Si tratta di uno dei principi fondamentali che, secondo alcuni, internet avrebbe introdotto ottenendo risultati impensabili. Si pensi al lavoro gratuito nel campo della conoscenza che ha permesso di condividere strumenti di bene comune senza chiedere alcun compenso se non la possibilità che ognuno ne potesse usufruire liberamente. Ad esempio il software Skype, per telefonare gratis utilizzando il pc e la rete informatica, inventato da quattro informatici dell’Estonia e ora oggetto, anch’esso, di un’acquisizione, prima da parte di Ebay e ora di Microsoft.

 

Altro esempio di un successo basato sulla logica della condivisione gratuita per poi essere dirottato verso altri diversissimi criteri gestionali. Non è un mistero il fatto che alcune multinazionali hanno manifestato un interesse particolare per la gift economy, addirittura studiando i testi dell’anarchico russo Kropotkin che nel 1902 proponeva come chiave di lettura della sopravvivenza della specie umana non il principio della competizione e selezione del più forte ma la logica della cooperazione. Un riferimento esplicitamente dichiarato, tra l’altro, da alcune esperienze come le “banche del tempo” avviate in contesti urbani anonimi per ridestare un nuovo tessuto sociale.

 

Ma vicende come quella dell’Huffington Post mostrano la tendenza a minare dal di dentro le esperienze di condivisione gratuita da taluni intraviste come attuazione di una nuova democrazia dal basso.
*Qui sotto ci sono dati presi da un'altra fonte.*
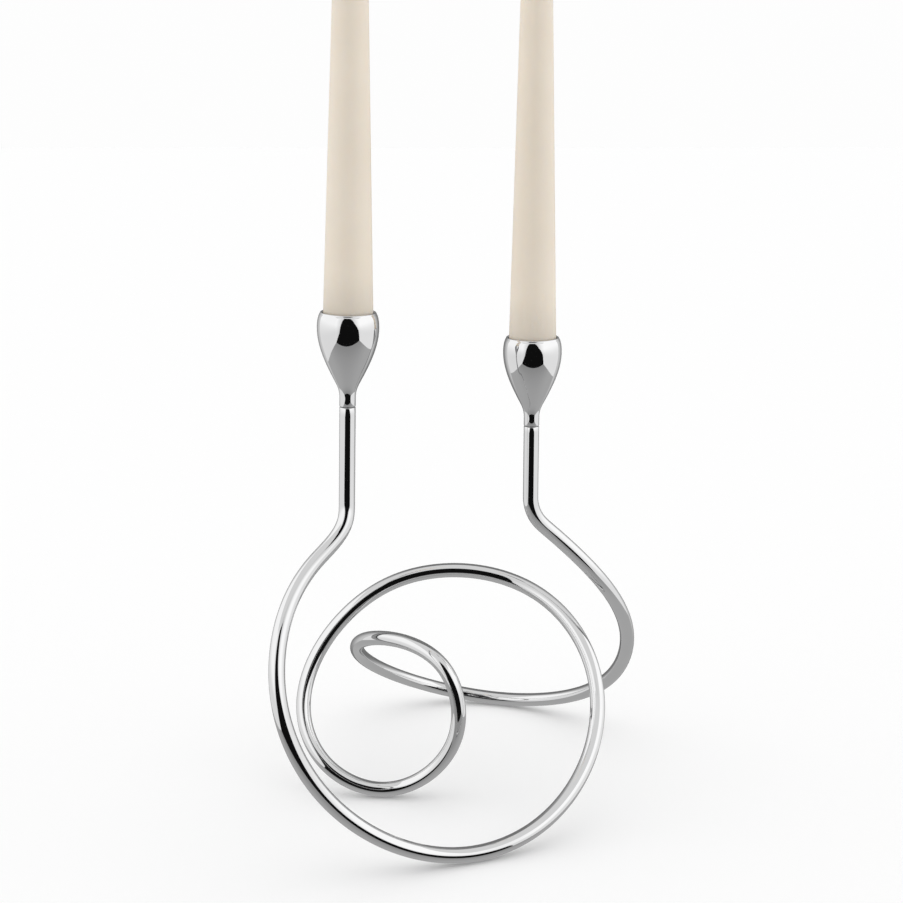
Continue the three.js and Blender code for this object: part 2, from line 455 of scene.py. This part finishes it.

Di fatto 9 mila blogger del sito di news open source hanno attivato una class action per ottenere la quota spettante di quel valore creato con il loro lavoro “gratuito”: 105 dei 315 milioni ceduti da America On Line alla signora Arianna Huffington. La tesi dei difensori dell’azienda ha molti meno riferimenti di ordine antropologico. In sostanza affermano che i blogger pubblicati sul sito hanno già ricevuto la loro ricompensa che consisterebbe nella visibilità concessa loro dal portale. Nessuna gratuità ma solo uno scambio concordato e implicito.

 

Nel frattempo Aol-Huffington sta cercando migliaia di nuovi autori di blog disponibili a perfezionare lo scambio tra la visibilità offerta dal super sito e la pubblicazione dei loro testi. Mentre non è certo inutile sapere che Aol, già nel 2010, ha provveduto a licenziare 2300 collaboratori e si appresterebbe a ridurre a livello mondiale di circa il 20 per cento il personale restante proprio per la ristrutturazione che segue ogni acquisizione: si chiama in gergo downsizing e, di solito, colpisce lavoratori di mezza età che difficilmente ritrovano un’occupazione equivalente.

 

Un percorso involutivo, dalla gratuità come leva per una ricchezza comune alla fuoriuscita forzata dal lavoro retribuito, che parecchi studiosi invitano ad approfondire e conoscere bene superando il mito di una rivoluzione della Rete che avrebbe di per sé ridistribuito la conoscenza e quindi il potere tra tutti. Al contrario, esistono ormai tante figure di lavoratori della conoscenza che diventano facilmente sostituibili, magari in nome della “gratuità” del lavoro altrui. Un fenomeno complesso e contraddittorio da affrontare seriamente per chi intravede nell’economia del dono non uno slogan da manipolare a piacimento ma un segno dei tempi destinato ad imporsi.